-- Begin --
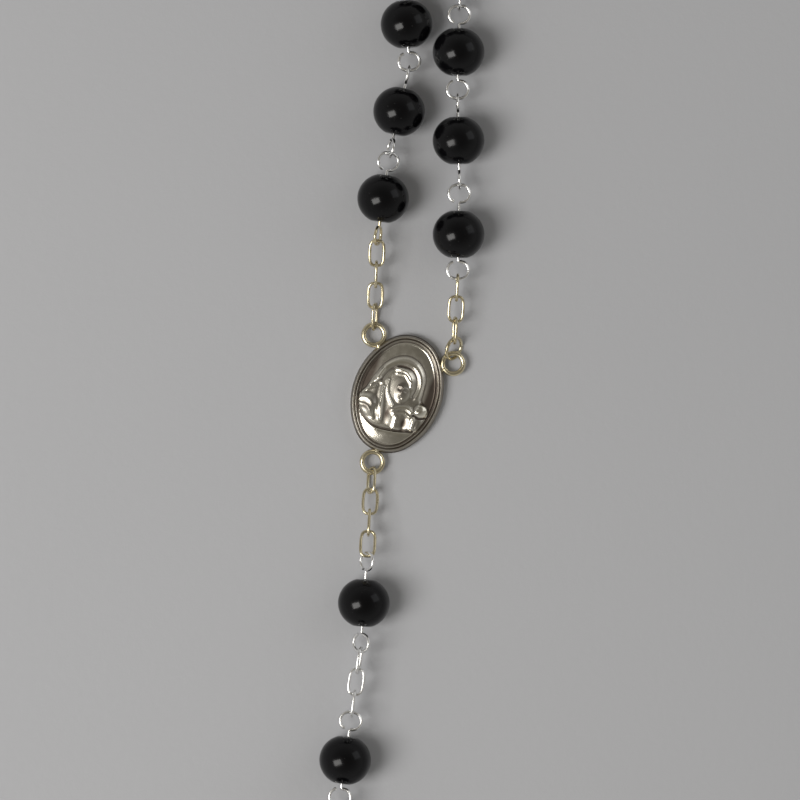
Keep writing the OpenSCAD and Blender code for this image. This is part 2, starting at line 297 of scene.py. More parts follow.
finishes = {
    "floor": floorPaper(),
    "glass": blackGlass(),
    "silver": drawnWire("silverWire", (0.93, 0.93, 0.92), (0.82, 0.81, 0.79), (0.30, 0.27, 0.24)),
    "gold": drawnWire("paleGoldWire", (0.76, 0.685, 0.485), (0.52, 0.45, 0.29),
                      (0.20, 0.14, 0.075)),
    "giltEye": giltEye(),
    "medal": stampedSilver("medalSilver"),
    "cross": stampedSilver("crossSilver"),
}
print("finishes: %d" % len(finishes))


# Reading the frame

def loosePieces(node):
    # the points of each separate solid in a CAD node, in metres
    work = bmesh.new()
    work.from_mesh(frame["nodes"][node].data)
    bmesh.ops.remove_doubles(work, verts=work.verts, dist=1e-7)
    work.verts.ensure_lookup_table()
    seen = set()
    found = []
    for start in work.verts:
        if start.index in seen:
            continue
        stack = [start]
        seen.add(start.index)
        points = []
        while stack:
            vert = stack.pop()
            points.append(vert.co[:])
            for edge in vert.link_edges:
                other = edge.other_vert(vert)
                if other.index not in seen:
                    seen.add(other.index)
                    stack.append(other)
        found.append(np.array(points))
    work.free()
    return found


def principalAxes(points):
    # centre, then unit axes from the longest spread to the shortest
    vectors = np.linalg.eigh(np.cov((points - points.mean(0)).T))[1]
    axes = vectors[:, ::-1].T
    spans = [(points @ a).max() + (points @ a).min() for a in axes]
    centre = sum(a * s / 2 for a, s in zip(axes, spans))
    return centre, axes, [np.ptp(points @ a) for a in axes]


def bodyOf(node):
    return frame["nodes"][node]["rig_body"]


nodeNames = sorted(frame["nodes"])
beadNodes = [n for n in nodeNames if "bead" in n]
wireNodes = [n for n in nodeNames if n not in beadNodes and n not in ("medal", "cross")]


def meshObject(name, points, faces=(), edges=()):
    mesh = bpy.data.meshes.new(name)
    mesh.from_pydata([tuple(p) for p in points], [tuple(e) for e in edges],
                     [tuple(f) for f in faces])
    made = bpy.data.objects.new(name, mesh)
    bpy.context.scene.collection.objects.link(made)
    return made


# Geometry Nodes helpers

class GeoTree:
    def __init__(self, name, inputs):
        self.tree = bpy.data.node_groups.new(name, "GeometryNodeTree")
        sockets = self.tree.interface
        sockets.new_socket("Geometry", in_out="INPUT", socket_type="NodeSocketGeometry")
        self.ids = {}
        for label, (kind, value) in inputs.items():
            item = sockets.new_socket(label, in_out="INPUT", socket_type=kind)
            if value is not None:
                item.default_value = value
            self.ids[label] = item.identifier
        sockets.new_socket("Geometry", in_out="OUTPUT", socket_type="NodeSocketGeometry")
        self.source = self.tree.nodes.new("NodeGroupInput")
        self.result = self.tree.nodes.new("NodeGroupOutput")

    def given(self, label):
        return self.source.outputs[label]

    def node(self, kind, settings=None, sockets=None):
        made = self.tree.nodes.new(kind)
        for key, value in (settings or {}).items():
            setattr(made, key, value)
        for key, value in (sockets or {}).items():
            if isinstance(value, bpy.types.NodeSocket):
                self.tree.links.new(value, made.inputs[key])
            else:
                made.inputs[key].default_value = value
        return made

    def end(self, socket):
        self.tree.links.new(socket, self.result.inputs[0])

    def run(self, piece, values):
        # runs the tree on a piece and leaves a plain mesh
        modifier = piece.modifiers.new("shape", "NODES")
        modifier.node_group = self.tree
        for label, value in values.items():
            modifier[self.ids[label]] = value
        depsgraph = bpy.context.evaluated_depsgraph_get()
        plain = bpy.data.meshes.new_from_object(piece.evaluated_get(depsgraph))
        piece.modifiers.clear()
        plain.name = piece.name
        piece.data = plain
        return piece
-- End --
Exercise
Please print the material above exactly as it appears, from its first line through the line containing "return found", inclusive, and stop there.

Reply
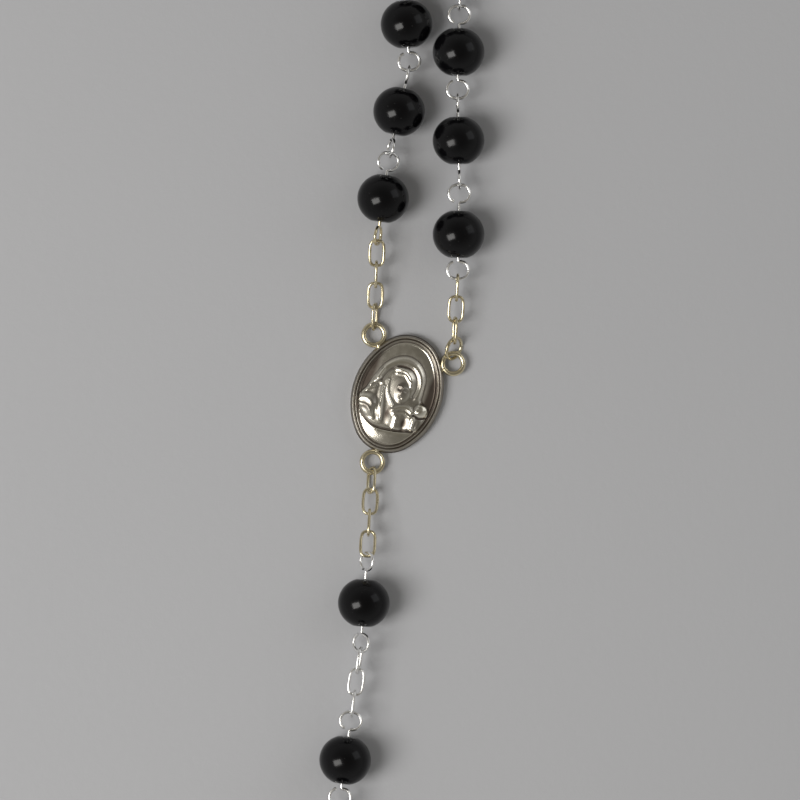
Keep writing the OpenSCAD and Blender code for this image. This is part 2, starting at line 297 of scene.py. More parts follow.
finishes = {
    "floor": floorPaper(),
    "glass": blackGlass(),
    "silver": drawnWire("silverWire", (0.93, 0.93, 0.92), (0.82, 0.81, 0.79), (0.30, 0.27, 0.24)),
    "gold": drawnWire("paleGoldWire", (0.76, 0.685, 0.485), (0.52, 0.45, 0.29),
                      (0.20, 0.14, 0.075)),
    "giltEye": giltEye(),
    "medal": stampedSilver("medalSilver"),
    "cross": stampedSilver("crossSilver"),
}
print("finishes: %d" % len(finishes))


# Reading the frame

def loosePieces(node):
    # the points of each separate solid in a CAD node, in metres
    work = bmesh.new()
    work.from_mesh(frame["nodes"][node].data)
    bmesh.ops.remove_doubles(work, verts=work.verts, dist=1e-7)
    work.verts.ensure_lookup_table()
    seen = set()
    found = []
    for start in work.verts:
        if start.index in seen:
            continue
        stack = [start]
        seen.add(start.index)
        points = []
        while stack:
            vert = stack.pop()
            points.append(vert.co[:])
            for edge in vert.link_edges:
                other = edge.other_vert(vert)
                if other.index not in seen:
                    seen.add(other.index)
                    stack.append(other)
        found.append(np.array(points))
    work.free()
    return found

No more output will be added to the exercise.